Your right that calling you all 'wrong' was perhaps not very diplomatic, and I did appologise in advance for it.

 

But I am sure that all the other posts didn't answer the question (I've reread them just to be sure). Although the quantum of energy (which all the other posts talked about) is important in understanding hydrogen, the real problem causing electrons to colapse into the hydrogen atom both classically and in quantum mechanics is any movement whatsoever of the electron around the hydrogen.

 

In short, the only answer to this is the stationary nature of the electron wavefunction in an (energy eigenfunction) orbital.

 

But to keep this simple for those not fluent in Quantum mechanics, the election, in wave form, is a stationary wave.

 

No other posts talked of this, with some even going so far to say that the electron moves very quickly around the atom, which must be wrong or the electron would collapse into the hydrogen and, erm, oops, I think we've gone round full circle.

[sebbysteiny]

oh, except your post, which gave a good link with the answer on it.

[CraigD]

I'm sorry to be the know it all, but you are all wrong.

 

I wasn’t wrong!

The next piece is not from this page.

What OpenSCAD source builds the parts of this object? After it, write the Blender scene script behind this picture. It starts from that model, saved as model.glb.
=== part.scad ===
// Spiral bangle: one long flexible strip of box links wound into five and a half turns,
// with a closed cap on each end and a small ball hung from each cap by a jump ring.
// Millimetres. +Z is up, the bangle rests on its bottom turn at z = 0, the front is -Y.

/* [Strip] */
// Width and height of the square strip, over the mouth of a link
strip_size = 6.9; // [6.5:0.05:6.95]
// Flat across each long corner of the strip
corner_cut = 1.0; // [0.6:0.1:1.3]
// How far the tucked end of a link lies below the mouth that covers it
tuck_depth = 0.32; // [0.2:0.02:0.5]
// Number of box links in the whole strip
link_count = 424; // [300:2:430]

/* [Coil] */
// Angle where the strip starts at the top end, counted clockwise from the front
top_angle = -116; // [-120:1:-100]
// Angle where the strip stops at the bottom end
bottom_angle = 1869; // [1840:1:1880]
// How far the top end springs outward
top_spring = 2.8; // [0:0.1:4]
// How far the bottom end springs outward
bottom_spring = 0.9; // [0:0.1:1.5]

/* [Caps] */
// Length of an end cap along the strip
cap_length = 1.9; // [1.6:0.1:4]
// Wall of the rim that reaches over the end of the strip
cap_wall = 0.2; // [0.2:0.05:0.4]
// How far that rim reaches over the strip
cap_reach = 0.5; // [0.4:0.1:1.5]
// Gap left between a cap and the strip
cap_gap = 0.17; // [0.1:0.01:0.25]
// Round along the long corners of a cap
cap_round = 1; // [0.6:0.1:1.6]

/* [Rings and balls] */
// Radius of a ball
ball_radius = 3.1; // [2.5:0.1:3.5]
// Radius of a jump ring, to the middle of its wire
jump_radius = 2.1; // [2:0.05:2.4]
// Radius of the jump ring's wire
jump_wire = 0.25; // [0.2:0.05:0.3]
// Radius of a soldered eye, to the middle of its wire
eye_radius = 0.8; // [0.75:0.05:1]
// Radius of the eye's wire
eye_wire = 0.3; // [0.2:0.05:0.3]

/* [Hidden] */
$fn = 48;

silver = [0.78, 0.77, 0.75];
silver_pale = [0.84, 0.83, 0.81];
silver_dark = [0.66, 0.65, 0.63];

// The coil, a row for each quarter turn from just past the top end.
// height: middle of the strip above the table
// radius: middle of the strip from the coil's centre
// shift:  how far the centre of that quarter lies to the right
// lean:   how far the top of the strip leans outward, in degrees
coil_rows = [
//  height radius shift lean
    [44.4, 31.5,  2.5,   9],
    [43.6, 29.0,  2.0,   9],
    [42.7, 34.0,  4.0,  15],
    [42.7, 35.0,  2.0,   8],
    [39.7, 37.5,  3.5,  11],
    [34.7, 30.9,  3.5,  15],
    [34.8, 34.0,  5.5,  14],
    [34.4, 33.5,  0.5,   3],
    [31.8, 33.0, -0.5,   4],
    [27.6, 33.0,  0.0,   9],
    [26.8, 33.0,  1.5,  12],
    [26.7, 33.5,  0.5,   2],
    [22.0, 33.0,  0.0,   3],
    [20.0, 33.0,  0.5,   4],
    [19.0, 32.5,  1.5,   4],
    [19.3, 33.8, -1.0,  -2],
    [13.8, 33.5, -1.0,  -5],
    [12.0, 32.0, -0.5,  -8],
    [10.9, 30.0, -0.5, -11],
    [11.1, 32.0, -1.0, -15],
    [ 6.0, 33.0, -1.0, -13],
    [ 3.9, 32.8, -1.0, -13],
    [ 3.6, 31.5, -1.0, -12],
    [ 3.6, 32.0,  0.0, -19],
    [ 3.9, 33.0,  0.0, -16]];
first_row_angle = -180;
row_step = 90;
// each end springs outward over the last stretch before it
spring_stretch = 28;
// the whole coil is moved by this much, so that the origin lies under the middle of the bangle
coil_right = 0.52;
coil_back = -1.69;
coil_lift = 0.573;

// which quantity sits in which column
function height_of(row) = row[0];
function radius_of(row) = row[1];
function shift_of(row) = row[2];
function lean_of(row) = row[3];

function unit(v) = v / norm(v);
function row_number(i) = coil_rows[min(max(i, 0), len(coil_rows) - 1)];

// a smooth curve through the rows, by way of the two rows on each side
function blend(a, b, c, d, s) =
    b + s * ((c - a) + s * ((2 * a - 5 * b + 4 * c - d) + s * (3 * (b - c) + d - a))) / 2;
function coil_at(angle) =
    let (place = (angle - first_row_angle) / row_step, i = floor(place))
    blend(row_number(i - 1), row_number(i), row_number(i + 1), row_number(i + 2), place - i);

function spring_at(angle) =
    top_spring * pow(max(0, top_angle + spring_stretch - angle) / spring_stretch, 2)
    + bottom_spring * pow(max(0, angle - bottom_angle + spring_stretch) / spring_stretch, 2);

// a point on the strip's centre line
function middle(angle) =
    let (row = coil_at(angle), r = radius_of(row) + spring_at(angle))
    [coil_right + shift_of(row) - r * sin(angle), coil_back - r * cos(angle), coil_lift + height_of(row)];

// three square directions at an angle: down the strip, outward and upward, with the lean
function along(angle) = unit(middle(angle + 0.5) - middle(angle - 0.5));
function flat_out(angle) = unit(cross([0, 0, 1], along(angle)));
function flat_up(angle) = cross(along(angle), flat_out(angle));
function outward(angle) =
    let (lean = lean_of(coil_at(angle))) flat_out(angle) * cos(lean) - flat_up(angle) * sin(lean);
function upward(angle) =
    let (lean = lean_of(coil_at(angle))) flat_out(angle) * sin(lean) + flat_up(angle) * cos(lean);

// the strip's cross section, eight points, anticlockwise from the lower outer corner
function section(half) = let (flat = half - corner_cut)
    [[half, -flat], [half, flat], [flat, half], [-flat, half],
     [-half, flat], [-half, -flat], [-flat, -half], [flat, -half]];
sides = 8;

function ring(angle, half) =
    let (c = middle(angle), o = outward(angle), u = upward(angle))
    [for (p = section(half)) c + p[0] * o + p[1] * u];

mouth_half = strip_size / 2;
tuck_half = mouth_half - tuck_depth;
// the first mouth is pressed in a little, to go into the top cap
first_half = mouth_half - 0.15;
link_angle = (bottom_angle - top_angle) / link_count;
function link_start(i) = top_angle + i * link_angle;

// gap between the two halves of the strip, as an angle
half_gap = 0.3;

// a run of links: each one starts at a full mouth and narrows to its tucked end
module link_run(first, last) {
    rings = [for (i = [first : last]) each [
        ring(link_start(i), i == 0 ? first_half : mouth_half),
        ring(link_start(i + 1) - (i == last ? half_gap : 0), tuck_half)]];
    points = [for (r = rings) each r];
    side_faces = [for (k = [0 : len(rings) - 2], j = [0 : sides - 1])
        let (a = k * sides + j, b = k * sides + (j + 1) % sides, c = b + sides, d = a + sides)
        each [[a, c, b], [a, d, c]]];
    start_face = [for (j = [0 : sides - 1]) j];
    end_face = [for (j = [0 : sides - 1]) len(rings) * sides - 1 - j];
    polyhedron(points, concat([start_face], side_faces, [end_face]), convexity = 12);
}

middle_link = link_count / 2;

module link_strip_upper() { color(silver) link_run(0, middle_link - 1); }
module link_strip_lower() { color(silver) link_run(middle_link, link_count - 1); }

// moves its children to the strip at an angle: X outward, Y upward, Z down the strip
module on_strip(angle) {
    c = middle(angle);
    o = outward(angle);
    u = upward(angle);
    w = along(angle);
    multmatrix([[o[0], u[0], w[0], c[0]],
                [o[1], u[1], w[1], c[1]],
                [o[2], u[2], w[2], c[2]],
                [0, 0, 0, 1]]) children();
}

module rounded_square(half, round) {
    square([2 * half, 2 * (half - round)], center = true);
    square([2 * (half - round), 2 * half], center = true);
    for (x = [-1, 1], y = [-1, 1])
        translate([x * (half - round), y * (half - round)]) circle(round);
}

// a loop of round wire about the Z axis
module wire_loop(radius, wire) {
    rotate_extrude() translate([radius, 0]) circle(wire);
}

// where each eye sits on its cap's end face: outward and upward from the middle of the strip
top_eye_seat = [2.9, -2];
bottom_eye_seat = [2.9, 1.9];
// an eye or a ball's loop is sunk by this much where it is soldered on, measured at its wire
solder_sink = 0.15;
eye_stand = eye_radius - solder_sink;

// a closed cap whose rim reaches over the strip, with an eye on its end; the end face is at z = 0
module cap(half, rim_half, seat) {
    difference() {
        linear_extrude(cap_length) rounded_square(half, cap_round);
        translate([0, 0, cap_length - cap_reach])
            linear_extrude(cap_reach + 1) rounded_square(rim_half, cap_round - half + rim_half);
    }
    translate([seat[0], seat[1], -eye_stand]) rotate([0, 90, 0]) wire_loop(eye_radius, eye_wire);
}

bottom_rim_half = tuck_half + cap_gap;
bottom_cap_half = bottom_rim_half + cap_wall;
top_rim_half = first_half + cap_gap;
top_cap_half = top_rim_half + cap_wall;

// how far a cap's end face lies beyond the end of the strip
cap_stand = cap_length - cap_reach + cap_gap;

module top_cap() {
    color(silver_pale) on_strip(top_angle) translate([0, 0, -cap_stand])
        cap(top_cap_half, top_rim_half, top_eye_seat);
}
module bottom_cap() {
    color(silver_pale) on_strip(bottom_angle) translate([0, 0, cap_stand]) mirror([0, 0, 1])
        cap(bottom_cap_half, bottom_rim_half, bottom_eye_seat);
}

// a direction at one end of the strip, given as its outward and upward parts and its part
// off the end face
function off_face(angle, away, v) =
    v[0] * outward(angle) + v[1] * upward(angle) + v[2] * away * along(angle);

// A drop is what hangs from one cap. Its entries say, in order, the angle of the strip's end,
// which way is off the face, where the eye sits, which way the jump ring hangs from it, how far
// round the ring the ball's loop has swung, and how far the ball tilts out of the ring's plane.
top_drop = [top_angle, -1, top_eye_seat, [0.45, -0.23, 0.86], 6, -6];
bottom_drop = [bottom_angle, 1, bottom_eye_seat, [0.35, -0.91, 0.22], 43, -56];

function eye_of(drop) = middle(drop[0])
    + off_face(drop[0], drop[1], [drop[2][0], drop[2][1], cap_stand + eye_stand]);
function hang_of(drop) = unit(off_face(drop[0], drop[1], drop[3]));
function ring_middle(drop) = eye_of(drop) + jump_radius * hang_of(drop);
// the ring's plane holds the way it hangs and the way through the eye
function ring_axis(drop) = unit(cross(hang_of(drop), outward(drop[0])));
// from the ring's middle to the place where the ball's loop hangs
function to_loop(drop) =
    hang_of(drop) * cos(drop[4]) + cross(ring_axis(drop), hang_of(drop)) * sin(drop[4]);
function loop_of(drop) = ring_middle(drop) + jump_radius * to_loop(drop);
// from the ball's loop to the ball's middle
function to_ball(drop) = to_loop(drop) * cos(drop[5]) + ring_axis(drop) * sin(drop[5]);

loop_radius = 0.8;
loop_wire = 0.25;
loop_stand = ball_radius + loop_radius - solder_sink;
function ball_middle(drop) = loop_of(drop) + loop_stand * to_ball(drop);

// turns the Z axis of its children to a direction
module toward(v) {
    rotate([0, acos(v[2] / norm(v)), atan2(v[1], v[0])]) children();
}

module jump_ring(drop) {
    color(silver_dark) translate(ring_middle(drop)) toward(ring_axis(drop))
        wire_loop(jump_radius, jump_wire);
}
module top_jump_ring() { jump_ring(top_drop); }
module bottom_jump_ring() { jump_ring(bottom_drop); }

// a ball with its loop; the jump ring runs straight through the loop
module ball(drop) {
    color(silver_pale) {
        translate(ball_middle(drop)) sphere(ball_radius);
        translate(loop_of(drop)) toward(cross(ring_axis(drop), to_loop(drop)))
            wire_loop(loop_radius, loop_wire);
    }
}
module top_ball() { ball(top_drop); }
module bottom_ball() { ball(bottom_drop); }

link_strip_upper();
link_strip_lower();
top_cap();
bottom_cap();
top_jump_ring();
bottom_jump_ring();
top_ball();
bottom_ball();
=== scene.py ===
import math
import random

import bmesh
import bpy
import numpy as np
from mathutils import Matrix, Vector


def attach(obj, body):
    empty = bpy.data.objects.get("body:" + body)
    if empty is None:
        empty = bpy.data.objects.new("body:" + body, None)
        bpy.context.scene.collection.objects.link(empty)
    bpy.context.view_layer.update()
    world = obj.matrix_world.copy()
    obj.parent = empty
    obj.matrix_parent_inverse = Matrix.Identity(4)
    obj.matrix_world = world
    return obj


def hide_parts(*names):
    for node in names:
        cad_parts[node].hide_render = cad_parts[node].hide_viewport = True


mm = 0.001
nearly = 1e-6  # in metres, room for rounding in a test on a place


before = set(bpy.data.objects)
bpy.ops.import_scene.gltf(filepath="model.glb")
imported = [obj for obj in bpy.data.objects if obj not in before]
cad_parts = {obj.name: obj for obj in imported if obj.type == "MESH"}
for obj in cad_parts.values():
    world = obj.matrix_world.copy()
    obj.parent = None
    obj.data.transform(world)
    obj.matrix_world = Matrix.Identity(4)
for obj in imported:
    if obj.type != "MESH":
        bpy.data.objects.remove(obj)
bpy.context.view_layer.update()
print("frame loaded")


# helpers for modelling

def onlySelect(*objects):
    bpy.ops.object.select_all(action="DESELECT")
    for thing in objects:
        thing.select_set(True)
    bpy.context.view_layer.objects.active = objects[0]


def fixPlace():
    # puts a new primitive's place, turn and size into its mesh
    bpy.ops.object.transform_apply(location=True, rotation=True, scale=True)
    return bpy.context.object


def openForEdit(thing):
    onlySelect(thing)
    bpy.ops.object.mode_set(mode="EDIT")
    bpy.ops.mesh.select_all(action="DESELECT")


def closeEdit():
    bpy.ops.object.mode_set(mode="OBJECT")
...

I was “fast-and-loose”!

 

Besides, I put quotes around all my macroscopic analogy words. Nothing’s wrong, if you put quotes around it

;)

 

Good criticisms, though, sebbysteiny – you can’t be to picky with these dreadfull, smeared-out, quantumy [math]\Psi[/math]s!

 

- CraigD, 1983 Batchelor of Math with 8 hours of Quantum Physics (and proud of it, damnit!), mind-numb corporate IT drone since 1985.

[InfiniteNow]

I wasn’t wrong! I was “fast-and-loose”!

 

I've heard that about you CraigD. Just be sure to keep an ample supply of penecilin handy, and you'll be A-Okay... :)

[Little Bang]

Thanks to everyone. The electron being a standing wave in it's energy level makes a lot of sense and explains why it does not collapse.